Pam Dickson, Alloa, Clackmannanshire
During the years 1943-1945 or thereabouts, I was stationed at Wick and in these days I was known as L.A.C.W. Pamela Mitchell. When three other WAAFs and myself started off for Wick we thought we were never going to get there. I think there were thirty odd stops from Inverness to Wick. There was always a special stop at Helmsdale where local women served tea on the station and gave out cigarettes - this was known as "Jock's Box". I suppose you all know the story of two men setting out from Wick on the train. On reaching Inverness, Mr A says - "Well that's the worst of my journey over". Asks Mr B - "Where are you going?" "China!" says Mr A.

I remember Wick with affection but my most enduring memory is the intense cold. As WAAFs we lived in the married quarters an the aerodrome and we were allocated a ration of coal to heat the house but this only seemed to last for about two days out of each week.

A quiet interesting man, who was in charge of our Section at this time, was a Sergeant Hardie. This man smoked and collected Meerschaum pipes and used to speak of an ancestor of his who was the boy model for the Blue Boy. The Flight Sergeant of Stores used to entertain - if that is the word - by telling us ghost stories with just a blue bulb in the light socket just to make things a bit eerier.

Also there at that time was a young airman who wanted to be a concert pianist. He used to practise in the YMCA hut whenever he had a spare minute and long after the war had finished I used to listen on the radio and later watch television to see if he had made the grade.
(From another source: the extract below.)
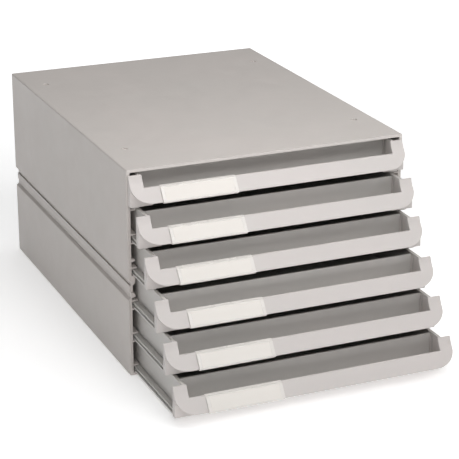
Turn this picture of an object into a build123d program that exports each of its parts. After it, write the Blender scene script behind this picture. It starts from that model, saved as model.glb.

Indeed he did - because sitting watching TV one evening, Miss Joyce Grenfell introduced her concert pianist Mr William Blezzard, in fact, just our Bill, of Wick drome.

We used to go into the town quite a bit.  We went to dances in a hall, ate a glorious meal of steak, egg and chips in a tiny cafe up a stair and sailed in the harbour on the Air, Sea Rescue boat.  They had a note pinned up saying - If you are seasick clean it up or pay someone else 2/6d to do it". As 2/6d was a lot of money in these days, there weren't many people who were sick!